Contra fatos, não há estratégia política
 

Nada poderia ter sido pior para Lula do que aquela pesquisa CNT-Sensus dizendo que o presidente, no meio de uma crise sem precedentes, não apenas não perdera popularidade como até ganhara um pouquinho.
Ou seja: continuava fortíssimo na reeleição de 2006.

Pior porque:

1 - A oposição, que vinha tentando centrar o fogo no PT, preservando Lula e a instituição da Presidência da República, passou a ser virulenta. Veja o discurso destemperado do líder tucano no Senado, Arthur Virgílio, chamando Lula de "idiota". Está fora das regras do jogo.

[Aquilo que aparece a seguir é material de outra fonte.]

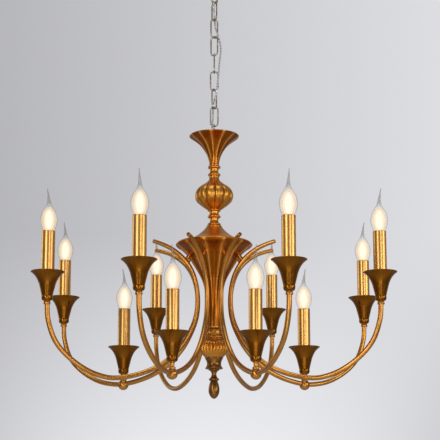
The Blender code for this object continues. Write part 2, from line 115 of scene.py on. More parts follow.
CUP = [(0, 0), (3.6, 0), None, (5.4, 0.2), (8.8, 1.4), (10.6, 4.2), (11, 8.4), (10.6, 10.8), None, (10.9, 11.4),
       (12.2, 17), (14, 24.2), (17.1, 35.6), (22, 46), (27.2, 52.4), (31.6, 56.2), None, (32.5, 56.6), (33, 57.4),
       (32.6, 58.1), (31.8, 58.2), None, (30.8, 57.2), (26.4, 53), (20.6, 46), (15.8, 36.4), (14.4, 31.4), None,
       (13.4, 30), (0, 30)]
BULB = [(7.6, -12.6), (9, -10), (10.2, -4), (11.4, 1), (13.6, 6), (15.6, 12), (16.8, 18.4), (17, 24), (16.3, 29.6),
        (14.8, 35), (12.2, 40.6), (9, 46), (6.4, 50.6), (4.6, 55), (3.2, 61), (2.4, 68), (1.7, 75), (1.2, 81),
        (0.8, 85.4), (0, 87)]
CANOPY = [(60, 0.3), (60.4, 2.4), (59.8, 4.4), None, (58.2, 5), (57.6, 8), (54.6, 14.4), (49, 21.8), (42, 27.2),
          (34, 30.6), (26, 32), None, (25.2, 32.6), (18, 33.6), (9, 34), (5.6, 34)]
CANOPY_INSIDE = [(5.6, 32), (27, 28.5), (38, 25), (47, 18), (54, 8), (57.6, 4), (58, 0.3)]

ARM = [(133.6, 315.2), (114.8, 310.2), (95, 302.6), (75, 289.6), (58.5, 273.2), (46.5, 252.5), (38.8, 227),
       (36.2, 198), (39.4, 168), (50, 139), (71, 104), (104.7, 71.5), (146, 50), (190, 38), (ARM_LOW_R, 36.2),
       (264, 44.5), (303, 66), (332, 95.5), (347, 134.5), (350, 169.3)]
STUB = [(63.2, 279.6), (50.6, 297.1)]

CORD = [(-7.2, -5.2, 515.5), (-7.2, -5.2, 529.8), (-6, -4.8, 550.7), (-4.3, -4.2, 570.6), (-3.2, -2, 583.5),
        (-2.6, 1.6, 594.3), (-2.6, 4.4, 605.1), (-2.4, 4.5, 615.9), (0, 1.6, 626.6), (3, -2.2, 636.3),
        (5, -4.4, 647.1), (6.6, -4.6, 661.1), (8.6, -4.4, 677.3), (9.9, -4.2, 694.5), (11.4, -4, 712.9),
        (13.8, -3.4, 734.4), (12.6, -2.2, 750.6), (9.4, -1.2, 764.6), (6.2, -1.6, 775.4), (3, 0.6, 786.1),
        (1.4, 4, 796.9), (1, 4.9, 807.7), (0.2, 2.6, 817.4), (-0.8, -1.2, 827.1), (-0.8, -4.6, 836.8),
        (-0.6, -6, 846.5), (-0.3, -10, 855.1), (0, -13.6, 862.6), (0, -14, 871.3), (0, -14, 879.9)]


# ---------------------------------------------------------------- small geometry helpers
def height(z):
    """A height above the finial's tip as a Z below the ceiling, both in millimetres."""
    return z + TIP_Z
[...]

2 - O governo e o PT, que estavam apenas perplexos e sem iniciativa, decidiram agir. Perderam as cautelas e também o pudor – como acusam PSDB e PT. Inebriados com a pesquisa e a possibilidade de reeleição de Lula, apesar de tudo, traçaram uma estratégia de alto risco: em vez de explicarem a lama, passaram a distribuir a lama para tudo e todos. Como se Lula pudesse se beneficiar disso – que o ministro (quer dizer, secretário...) Luiz Gushiken chama de "purificação".

Na sexta-feira passada, Marcos Valério disse que pegava dinheiro emprestado em bancos e distribuía ao governo de Delúbio Soares, então secretário-geral do PT. No sábado, o próprio Delúbio deu marcha à versão, dizendo que a grana toda era para o "caixa dois" de campanha. E no domingo, pasme!, o próprio Lula estava na telinha corroborando a versão, ao falar em coisas que são "sistemati camente" feitas no Brasil. Referia-se ao "caixa dois" de campanha.

Com a entrevista, que foi ao ar no domingo pela TV Globo, Lula perdeu o senso. Ao assumir para si o discurso, o tom e a versão usados por Valério e por Delúbio – os dois principais réus até agora –, o presidente optou por se confundir com os escândalos e por correr o risco de dividir o banco dos réus.

Ninguém acreditou que a dinheirama toda vinha apenas de empréstimos, como já não acreditava que era resultado só de contratos de publicidade. A suspeita continua sendo de que há órgãos públicos envolvidos. E a história do caixa dois tem uma meia verdade. A verdade é que todos os políticos, de todos os partidos, usam "caixa dois". A mentira é que Valério, Delúbio e cia. precisavam de tantos e tantos milhões só para cobrir isso. Basta raciocinar: Valério movimentava somas inacreditáveis (que não cito aqui porque cada dia elas sobem mais), mas o PT continua com uma dívida de campanha de R$ 39 milhões. Ou seja, nada faz sentido.

A mais recente descoberta é que Valério pedia dinheiro emprestado a instituições públicas, como o Banco do Brasil, usando como aval um dinheiro que não era dele, mas de órgãos públicos, como os Correios. É complicado e é simples: ele fechava um contrato com os Correios (apenas como exemplo) e depois pedia empréstimo no Banco do Brasil (entre outros) dando como garantia o que ganharia, um dia, quem sabe, dos Correios. Feio. Inexplicável. Órgãos públicos serviam de pretexto e aval para que outros órgãos públicos dessem dinheiro para ele.

Quanto ao Banco do Brasil, nenhuma surpresa. Eu mesma escrevi detalhada reportagem na Folha de S. Paulo, ainda em 2003, contando como o PT "aparelhara" o BB. Dos 31 cargos, 22 haviam sido mudados. Dos sete vice-presidentes, sete eram vinculados diretamente ao partido. Como também todas as presidências de fundações e entidades afins, como a Previ (fundo de pensão), a Cassi (serviço médico), a Fundação BB (que patrocina shows, por exemplo). O sindicalismo petista emergiu para a direção do banco. Boa coisa isso não iria dar.

Amostra, agora confirmada: o diretor de Marketing, Henrique Pizzolato, já tinha se enrolado com aquele show sertanejo financiado pelo banco para socorrer o PT. E, agora, surge no noticiário na seguinte situação: um contínuo buscou R$ 327 mil em espécie num banco e diz que entregou para Pizzolato, que, um mês depois, ora ora, comprou um apartamento por R$ 400 mil. Deve ser pura coincidência...  

Agora, com os escândalos pipocando para todo lado, a cúpula do Banco do Brasil está toda sendo refeita. "Petizaram" o banco, agora tentam correndo "despetizar". Tudo errado.

Antes, dizia-se que, "contra fatos, não há argumentos". Hoje em dia, o mais correto é advertir que, "contra fatos, não há estratégia política". Os fatos não param de surgir aos borbotões. Estão esmagando a estratégia do governo e do PT. Além dos sonhos de milhares de petistas e de milhões de eleitores.  

 

Fonte: Folha de S. Paulo, Eliane Cantanhêde, 20/07/2005.